Second, a common reference point for Sound Strike is the Montgomery Bus Boycott, and Levy's letter turns it upside its head.
What if otherwise outspoken and inspirational activists like Martin Luther King Jr. had turned their backs on the state of Alabama and its citizens because they didn't agree with the discriminatory practices of its government during the critical years of the civil-rights movement? What would have happened if they had chosen to boycott Alabama rather than speak out, organize and effect change?
And that's the big difference: Whereas Montgomery was pointed, organized and compensated, Sound Strike is ambiguous, chaotic and zero-sum.
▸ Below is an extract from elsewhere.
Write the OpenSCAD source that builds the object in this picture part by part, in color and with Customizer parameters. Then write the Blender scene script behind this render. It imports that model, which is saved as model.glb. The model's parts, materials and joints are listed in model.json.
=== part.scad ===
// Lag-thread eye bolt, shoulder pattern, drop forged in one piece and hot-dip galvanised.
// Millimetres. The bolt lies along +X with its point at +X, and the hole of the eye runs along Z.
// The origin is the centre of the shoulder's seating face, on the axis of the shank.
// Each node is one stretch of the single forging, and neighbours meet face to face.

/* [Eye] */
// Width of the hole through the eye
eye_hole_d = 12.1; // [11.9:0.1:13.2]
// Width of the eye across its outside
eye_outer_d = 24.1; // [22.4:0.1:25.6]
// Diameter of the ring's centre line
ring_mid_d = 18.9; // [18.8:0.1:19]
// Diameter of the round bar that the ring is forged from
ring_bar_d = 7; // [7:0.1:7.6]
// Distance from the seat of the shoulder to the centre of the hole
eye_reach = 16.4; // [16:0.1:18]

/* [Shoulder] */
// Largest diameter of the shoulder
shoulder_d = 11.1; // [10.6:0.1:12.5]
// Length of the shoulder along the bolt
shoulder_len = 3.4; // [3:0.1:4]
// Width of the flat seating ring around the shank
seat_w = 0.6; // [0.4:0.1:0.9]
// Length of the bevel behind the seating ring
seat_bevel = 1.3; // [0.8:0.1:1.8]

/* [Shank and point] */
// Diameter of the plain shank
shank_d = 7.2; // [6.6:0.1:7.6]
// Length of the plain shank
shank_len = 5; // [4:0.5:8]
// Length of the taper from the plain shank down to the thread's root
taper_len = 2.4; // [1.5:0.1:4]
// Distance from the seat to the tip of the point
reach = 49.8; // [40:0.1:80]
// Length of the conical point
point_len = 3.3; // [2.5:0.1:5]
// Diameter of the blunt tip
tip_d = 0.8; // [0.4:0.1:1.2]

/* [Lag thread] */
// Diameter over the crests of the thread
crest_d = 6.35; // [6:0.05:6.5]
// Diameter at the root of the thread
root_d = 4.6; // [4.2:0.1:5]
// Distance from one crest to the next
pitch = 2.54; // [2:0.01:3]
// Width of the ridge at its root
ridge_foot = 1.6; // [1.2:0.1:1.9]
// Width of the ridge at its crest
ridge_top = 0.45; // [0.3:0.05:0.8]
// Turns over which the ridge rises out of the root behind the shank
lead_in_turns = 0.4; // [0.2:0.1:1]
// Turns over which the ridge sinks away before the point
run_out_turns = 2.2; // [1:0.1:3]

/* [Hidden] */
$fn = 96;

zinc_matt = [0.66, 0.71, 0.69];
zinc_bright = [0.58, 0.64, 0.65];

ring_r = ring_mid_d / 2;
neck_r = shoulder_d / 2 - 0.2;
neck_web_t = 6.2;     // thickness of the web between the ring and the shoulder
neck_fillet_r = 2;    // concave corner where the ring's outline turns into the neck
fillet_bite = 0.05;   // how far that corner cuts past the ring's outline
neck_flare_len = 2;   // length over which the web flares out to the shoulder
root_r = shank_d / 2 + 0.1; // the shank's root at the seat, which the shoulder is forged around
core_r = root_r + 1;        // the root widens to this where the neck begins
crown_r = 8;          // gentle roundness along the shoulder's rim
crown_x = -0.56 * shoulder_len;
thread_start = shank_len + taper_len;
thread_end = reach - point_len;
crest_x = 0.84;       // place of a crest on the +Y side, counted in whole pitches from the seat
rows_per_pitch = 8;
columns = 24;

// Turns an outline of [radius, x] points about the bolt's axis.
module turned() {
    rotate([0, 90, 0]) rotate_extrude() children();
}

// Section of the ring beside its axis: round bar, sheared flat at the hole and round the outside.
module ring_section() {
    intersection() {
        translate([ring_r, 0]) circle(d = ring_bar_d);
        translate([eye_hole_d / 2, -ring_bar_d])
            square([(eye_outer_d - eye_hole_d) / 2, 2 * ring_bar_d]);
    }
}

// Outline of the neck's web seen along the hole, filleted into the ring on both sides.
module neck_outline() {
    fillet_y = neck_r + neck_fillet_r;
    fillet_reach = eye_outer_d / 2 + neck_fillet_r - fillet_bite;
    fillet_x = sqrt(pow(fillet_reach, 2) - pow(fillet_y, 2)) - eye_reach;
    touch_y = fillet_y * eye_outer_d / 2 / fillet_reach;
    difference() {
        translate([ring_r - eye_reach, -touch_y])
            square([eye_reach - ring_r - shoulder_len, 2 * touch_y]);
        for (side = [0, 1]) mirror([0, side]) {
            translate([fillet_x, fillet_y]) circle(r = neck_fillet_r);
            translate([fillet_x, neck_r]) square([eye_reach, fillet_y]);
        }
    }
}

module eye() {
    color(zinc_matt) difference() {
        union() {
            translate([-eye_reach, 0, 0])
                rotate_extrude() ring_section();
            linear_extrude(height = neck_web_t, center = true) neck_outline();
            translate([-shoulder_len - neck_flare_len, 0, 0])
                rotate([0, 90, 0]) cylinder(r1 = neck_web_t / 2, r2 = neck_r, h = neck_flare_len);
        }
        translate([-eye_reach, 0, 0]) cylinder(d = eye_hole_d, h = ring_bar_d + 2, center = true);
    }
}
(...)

Montgomery's public transportation depended on funding provided by blacks, and so by cutting off that funding MLK & Co. struck a weak spot in the government's economic well-being. Non-discriminatory bus drivers still received their salaries and the leaders were organized enough to offer alternative rides to and from work—it was only the government who ever felt the economic impact. But Sound Strike attacks a state, not a government. As Levy explained, the economic effects are felt at the lowest levels first—and the lowest levels are the ones ostensibly benefitting from this strike.

It's truly perplexing and confounding if you take all Sound Strike's lip service at face value. Compare this "crime against humanity" or "injustice to humans" to other unwarranted acts of aggression. The Haitian earthquake, Hurricane Katrina, Darfur, HIV/AIDS—all of them have galvanized artistic output and support, all targeted at the root of the problem.

How hard would it be to organize a festival with the hundreds of bands already committed to the cause and donate all royalties to an organization to appeal the legislation? Too easy, apparently. But—and now I'm talking to Levy—if there's one thing I learned from watching movies in middle school: If you book them, they will come.